**Aim of the exercise:** Repeat, please, only the lines from the top of the data down to the line with "normals, weight, bpy.context.scene.loaf_seeds.poppy_count)"; include both of those lines.
##### Information shown #####
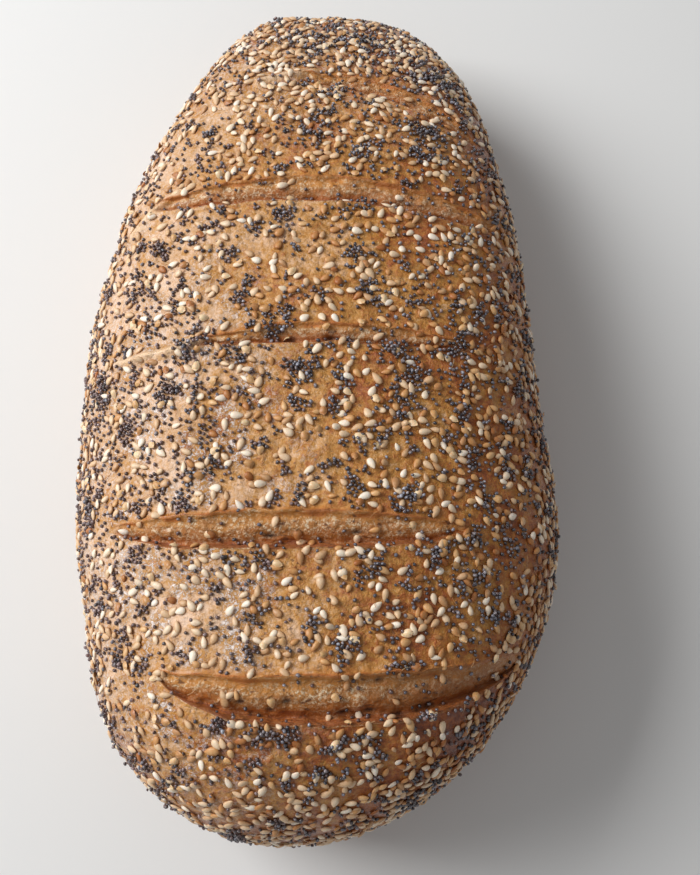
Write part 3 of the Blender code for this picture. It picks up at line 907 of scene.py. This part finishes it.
def loose_poppies(draw, grid, normals, zones):
    """Where the seeds outside the heaps lie, with their normals: most on the left flank and far end."""
    x, y = grid[..., 0], grid[..., 1]
    weight = 0.3 + np.exp(2.0 * noise_at(grid, 0.007, shift=61.0))
    left_flank = bell(x, -0.046, 0.020) * bell(y, -0.015, 0.062)
    weight = weight + 4.5 * left_flank + 1.8 * growing(x, start=0.005, run=0.03)
    tip = 7.0 * growing(y, start=0.082, run=0.025)
    weight = weight + tip * growing(x, start=-0.02, run=0.03, least=0.3)
    far = 2.2 * growing(y, start=0.02, run=0.03)
    weight = weight + far * growing(x, start=-0.02, run=0.03)
    weight = weight * seeded_share(grid, zones, on_floor=0.2, low_share=0.35)
    return spread_over(draw, grid, normals, weight, bpy.context.scene.loaf_seeds.poppy_count)


def poppy_places():
    """Where the poppy seeds lie, with their normals and how high each one sits, in seed sizes."""
    draw = np.random.default_rng(13)
    grid, normals, zones, _ = crust_surface()
    closest = bpy.context.scene.loaf_seeds.poppy_size * CLOSEST_POPPY
    heaped, heaped_normal = heaped_poppies(draw, grid, normals, zones)
    loose, loose_normal = loose_poppies(draw, grid, normals, zones)
    places, normal = np.concatenate([heaped, loose]), np.concatenate([heaped_normal, loose_normal])
    sits = np.zeros(len(places))
    kept = thin_out(places, closest)
    piled = ~kept & (np.arange(len(places)) < len(heaped))
    second = np.flatnonzero(piled)[thin_out(places[piled], closest)]
    sits[second] = UPPER_LIFT
    kept[second] = True
    gaps = gaps_to(places, sesame_places()[0])
    kept &= gaps > BLOCKED_GAP
    sits = sits + RAISED_LIFT * (gaps < RAISED_GAP)
    return places[kept], normal[kept], sits[kept]


def varied(draw, middling, count):
    """Sizes of this many seeds, about the middling one."""
    return middling * np.clip(draw.normal(1.0, SIZE_SPREAD, (count, 1)), LEAST_SIZE, MOST_SIZE)


def toasted_share(places):
    """The share of toasted sesame seeds at each place: most at the near right, fewest at the far end."""
    x, y = places[:, 0], places[:, 1]
    browned = 0.2 + 0.22 * growing(x, start=0.0, run=0.06, least=-0.5) - 0.3 * (y > 0.08)
    near_right = growing(x, start=0.0, run=0.05) * growing(-y, start=0.07, run=0.04)
    return browned + 0.35 * near_right


class LoafSeeds(bpy.types.PropertyGroup):
    """Sizes and numbers of the seeds."""

    sesame_count: bpy.props.IntProperty(
        name="Sesame seeds", description="How many sesame seeds lie on the crust", default=3900, min=0
    )
    sesame_length: bpy.props.FloatProperty(
        name="Sesame length", description="Length of a middling sesame seed", default=0.0030, unit="LENGTH"
    )
    sesame_width: bpy.props.FloatProperty(
        name="Sesame width", description="Width of a middling sesame seed", default=0.0018, unit="LENGTH"
    )
    sesame_thickness: bpy.props.FloatProperty(
        name="Sesame thickness",
        description="Thickness of a middling sesame seed",
        default=0.0010,
        unit="LENGTH",
    )
    poppy_count: bpy.props.IntProperty(
        name="Loose poppy seeds", description="How many lie outside the heaps", default=9500, min=0
    )
    poppy_heaps: bpy.props.IntProperty(
        name="Poppy heaps", description="How many small heaps of poppy seeds lie about", default=560, min=0
    )
    poppy_size: bpy.props.FloatProperty(
        name="Poppy size", description="Length of a middling poppy seed", default=0.00112, unit="LENGTH"
    )


class LoafColours(bpy.types.PropertyGroup):
    """Colours of the crust, its lips and the pale flecks of its painted glints."""

    # The pale crust's peach tint is partly a painted sheen from the light on the left.
    crust_pale: bpy.props.FloatVectorProperty(
        name="Pale crust",
        description="Least browned crust",
        default=linear(238, 195, 157)[:3],
        subtype="COLOR",
    )
    crust_golden: bpy.props.FloatVectorProperty(
        name="Golden crust",
        description="Crust on the crown",
        default=linear(204, 142, 58)[:3],
        subtype="COLOR",
    )
    crust_amber: bpy.props.FloatVectorProperty(
        name="Amber crust",
        description="Well browned crust",
        default=linear(170, 88, 18)[:3],
        subtype="COLOR",
    )
    crust_dark: bpy.props.FloatVectorProperty(
        name="Dark crust", description="Most browned crust", default=linear(114, 46, 8)[:3], subtype="COLOR"
    )
    lip: bpy.props.FloatVectorProperty(
        name="Lip",
        description="Thin baked lip along a score",
        default=linear(204, 128, 50)[:3],
        subtype="COLOR",
    )
    # Painted glints: pale flecks of colour standing in for the light's reflection.
    painted_glint: bpy.props.FloatVectorProperty(
        name="Flecks",
        description="Pale flecks at the left and far end",
        default=linear(255, 240, 232)[:3],
        subtype="COLOR",
    )


class LoafStage(bpy.types.PropertyGroup):
    """The floor, the camera and the lights."""

    floor: bpy.props.FloatVectorProperty(
        name="Floor", description="Colour of the floor", default=(0.80, 0.79, 0.77), subtype="COLOR"
    )
    camera_place: bpy.props.FloatVectorProperty(
        name="Camera place",
        description="Where the camera stands",
        default=(0.0100, -0.0658, 0.3585),
        unit="LENGTH",
    )
    camera_lean: bpy.props.FloatProperty(
        name="Camera lean",
        description="Lean of the view from straight down",
        default=math.radians(9.51),
        unit="ROTATION",
    )
    camera_roll: bpy.props.FloatProperty(
        name="Camera roll",
        description="Turn of the view about its axis",
        default=math.radians(-1.38),
        unit="ROTATION",
    )
    lens: bpy.props.FloatProperty(
        name="Lens", description="Focal length on a 36 mm high frame", default=45.26, unit="CAMERA"
    )
    window_power: bpy.props.FloatProperty(
        name="Window light", description="Power of the broad light", default=13.7, unit="POWER"
    )
    fill_strength: bpy.props.FloatProperty(
        name="Fill light", description="Strength of the even light", default=0.3, subtype="FACTOR"
    )


class LOAF_OT_crust(bpy.types.Operator):
    """Build the crust with its open scores, in place of the plain loaf"""

    bl_idname = "loaf.crust"
    bl_label = "Crust"

    def execute(self, context):
        grid, _, zones, _ = crust_surface()
        mesh = close_grid("crust", grid)
        # Painted glints, kept off the lips and the scores' floors.
        painted_glint = painted_glint_of(grid) * (1.0 - zones["lip"]) * (zones["score_floor"] < 0.1)
        values = {**zones, "browning_and_shade": browning_and_shade_of(grid), "painted_glint": painted_glint}
        for name, spread in values.items():
            add_values(mesh, name, np.append(spread.reshape(-1), [spread[0].mean(), spread[-1].mean()]))
        crust = put("crust", mesh, crust_material(context.scene.loaf_colours))
        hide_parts("loaf")
        return {"FINISHED"}


class LOAF_OT_sesame(bpy.types.Operator):
    """Lay the sesame seeds on the crust: ivory, honey-coloured and toasted ones"""

    bl_idname = "loaf.sesame"
    bl_label = "Sesame seeds"

    def execute(self, context):
        draw = np.random.default_rng(12)
        seeds = context.scene.loaf_seeds
        places, normals = sesame_places()
        count = len(places)
        middling = np.array([seeds.sesame_length, seeds.sesame_width, seeds.sesame_thickness])
        sizes = varied(draw, middling, count) * draw.uniform(*SESAME_SHAPE, (count, 3))
        places = places + normals * sizes[:, 2:3] * draw.uniform(*SESAME_SEAT, (count, 1))
        steep = normals[:, 2] < 0.55
        turns = np.where(steep, draw.normal(0, 0.6, count), draw.uniform(0, 2 * math.pi, count))
        tilts = draw.normal(0.0, 0.2, count)
        tones = draw.beta(1.5, 1.8, count)
        toasted = draw.random(count) < toasted_share(places)
        kind = np.where(toasted, 2, draw.integers(0, 2, count))
        for number, (name, stops) in enumerate(SESAME_KINDS.items()):
            material = seed_material(name, stops, roughness=0.42, bumpiness=0.3, glow=0.1, painted_rim=0.35)
            laid = (values[kind == number] for values in (places, normals, turns, tilts, sizes, tones))
            scatter(name, material, "sesame", teardrop(), *laid)
        return {"FINISHED"}


class LOAF_OT_poppy(bpy.types.Operator):
    """Lay the poppy seeds on the crust, singly and in heaps"""

    bl_idname = "loaf.poppy"
    bl_label = "Poppy seeds"

    def execute(self, context):
        draw = np.random.default_rng(14)
        seeds = context.scene.loaf_seeds
        places, normals, sits = poppy_places()
        count = len(places)
        sizes = varied(draw, seeds.poppy_size * np.array(POPPY_SHAPE), count)
        seat = sits[:, None] + draw.uniform(*POPPY_SEAT, (count, 1))
        places = places + normals * seeds.poppy_size * seat
        turns, tilts = draw.uniform(0, 2 * math.pi, count), draw.normal(0.0, 0.5, count)
        tones = draw.beta(1.6, 1.6, count)
        bluish = 0.45 + 0.35 * growing(places[:, 0], start=-0.02, run=0.03, least=-1.0) + 0.3 * (sits > 0)
        kind = np.where(draw.random(count) < bluish, draw.integers(0, 2, count), 2)
        for number, (name, stops) in enumerate(POPPY_KINDS.items()):
            material = seed_material(name, stops, roughness=0.26, bumpiness=0.8, shine=1.0, painted_rim=-0.2)
            laid = (values[kind == number] for values in (places, normals, turns, tilts, sizes, tones))
            scatter(name, material, "poppy", kidney(), *laid)
        return {"FINISHED"}


class LOAF_OT_flakes(bpy.types.Operator):
    """Lay empty sesame hulls and thin fibres between the seeds"""

    bl_idname = "loaf.flakes"
    bl_label = "Hulls and fibres"

    def execute(self, context):
        draw = np.random.default_rng(15)
        grid, normals, zones, _ = crust_surface()
        weight = seeded_share(grid, zones, on_floor=0.3, low_share=0.2)
        for form, (name, (count, least, most)) in zip((shell(), strand()), FLAKES.items()):
            places, outward = spread_over(draw, grid, normals, weight, count)
            sizes = np.array(least) + draw.random((count, 1)) * (np.array(most) - np.array(least))
            turns, tilts = draw.uniform(0, 2 * math.pi, count), draw.normal(0.0, 0.3, count)
            tones = draw.random(count)
            lifted = places + outward * FLAKE_LIFT
            material = seed_material(name, HULL_TONES, roughness=0.4, bumpiness=0.2, glow=0.3)
            scatter(name, material, "sesame", form, lifted, outward, turns, tilts, sizes, tones)
        return {"FINISHED"}


class LOAF_OT_stage(bpy.types.Operator):
    """Set a plain pale floor, soft light and the camera"""

    bl_idname = "loaf.stage"
    bl_label = "Floor, light and camera"

    def execute(self, context):
        stage = context.scene.loaf_stage
        self.add_floor(context, stage)
        self.add_lights(context, stage)
        self.add_camera(context, stage)
        context.scene.view_settings.view_transform = "Standard"
        return {"FINISHED"}

    def add_floor(self, context, stage):
        corners = [(-1, -1), (1, -1), (1, 1), (-1, 1)]
        mesh = bpy.data.meshes.new("floor")
        mesh.from_pydata([(FLOOR_REACH * x, FLOOR_REACH * y, 0) for x, y in corners], [], [(0, 1, 2, 3)])
        paint = {"Base Color": opaque(stage.floor), "Roughness": 0.8}
        mesh.materials.append(Nodes("floor_paint").finish(paint))
        floor = bpy.data.objects.new("floor", mesh)
        floor.location.z = -FLOOR_DROP
        context.scene.collection.objects.link(floor)

    def add_lights(self, context, stage):
        world = bpy.data.worlds.new("even_light")
        world.use_nodes = True
        background = world.node_tree.nodes["Background"]
        background.inputs["Color"].default_value = (0.97, 0.98, 1.0, 1.0)
        background.inputs["Strength"].default_value = stage.fill_strength
        context.scene.world = world
        window = bpy.data.lights.new("window", "AREA")
        window.shape = "SQUARE"
        window.size = WINDOW_SIZE
        window.energy = stage.window_power
        window.color = (0.97, 0.985, 1.0)
        lamp = bpy.data.objects.new("window", window)
        lamp.location = WINDOW_PLACE
        lamp.rotation_euler = (Vector(WINDOW_AIM) - lamp.location).to_track_quat("-Z", "Y").to_euler()
        context.scene.collection.objects.link(lamp)

    def add_camera(self, context, stage):
        lens = bpy.data.cameras.new("camera")
        lens.sensor_fit = "VERTICAL"
        lens.sensor_height = 36.0
        lens.lens = stage.lens
        lens.clip_start = 0.01
        camera = bpy.data.objects.new("camera", lens)
        camera.location = stage.camera_place
        turned = Matrix.Rotation(stage.camera_lean, 4, "X") @ Matrix.Rotation(stage.camera_roll, 4, "Z")
        camera.rotation_euler = turned.to_euler()
        context.scene.collection.objects.link(camera)
        context.scene.camera = camera


class LOAF_PT_tools(bpy.types.Panel):
    """Lists the loaf's steps in the sidebar"""

    bl_idname = "LOAF_PT_tools"
    bl_label = "Seeded Loaf"
    bl_space_type = "VIEW_3D"
    bl_region_type = "UI"
    bl_category = "Seeded Loaf"

    def draw(self, context):
        for operator in OPERATORS:
            self.layout.operator(operator.bl_idname)


OPERATORS = (LOAF_OT_crust, LOAF_OT_sesame, LOAF_OT_poppy, LOAF_OT_flakes, LOAF_OT_stage)
GROUPS = {"loaf_seeds": LoafSeeds, "loaf_colours": LoafColours, "loaf_stage": LoafStage}


def register():
    for cls in (*GROUPS.values(), *OPERATORS, LOAF_PT_tools):
        bpy.utils.register_class(cls)
    for name, group in GROUPS.items():
        setattr(bpy.types.Scene, name, bpy.props.PointerProperty(type=group))


def unregister():
    for name in GROUPS:
        delattr(bpy.types.Scene, name)
    for cls in reversed((*GROUPS.values(), *OPERATORS, LOAF_PT_tools)):
        bpy.utils.unregister_class(cls)


def main():
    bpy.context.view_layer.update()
    register()
    bpy.ops.loaf.crust()
    bpy.ops.loaf.sesame()
    bpy.ops.loaf.poppy()
    bpy.ops.loaf.flakes()
    bpy.ops.loaf.stage()


if __name__ == "__main__":
    main()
#####
**Exercise response:**
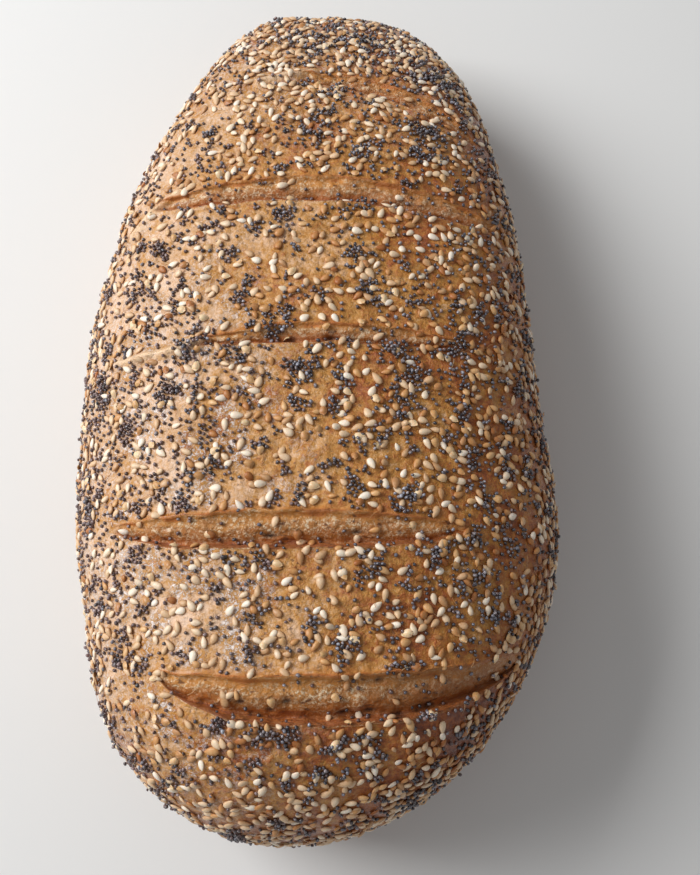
Write part 3 of the Blender code for this picture. It picks up at line 907 of scene.py. This part finishes it.
def loose_poppies(draw, grid, normals, zones):
    """Where the seeds outside the heaps lie, with their normals: most on the left flank and far end."""
    x, y = grid[..., 0], grid[..., 1]
    weight = 0.3 + np.exp(2.0 * noise_at(grid, 0.007, shift=61.0))
    left_flank = bell(x, -0.046, 0.020) * bell(y, -0.015, 0.062)
    weight = weight + 4.5 * left_flank + 1.8 * growing(x, start=0.005, run=0.03)
    tip = 7.0 * growing(y, start=0.082, run=0.025)
    weight = weight + tip * growing(x, start=-0.02, run=0.03, least=0.3)
    far = 2.2 * growing(y, start=0.02, run=0.03)
    weight = weight + far * growing(x, start=-0.02, run=0.03)
    weight = weight * seeded_share(grid, zones, on_floor=0.2, low_share=0.35)
    return spread_over(draw, grid, normals, weight, bpy.context.scene.loaf_seeds.poppy_count)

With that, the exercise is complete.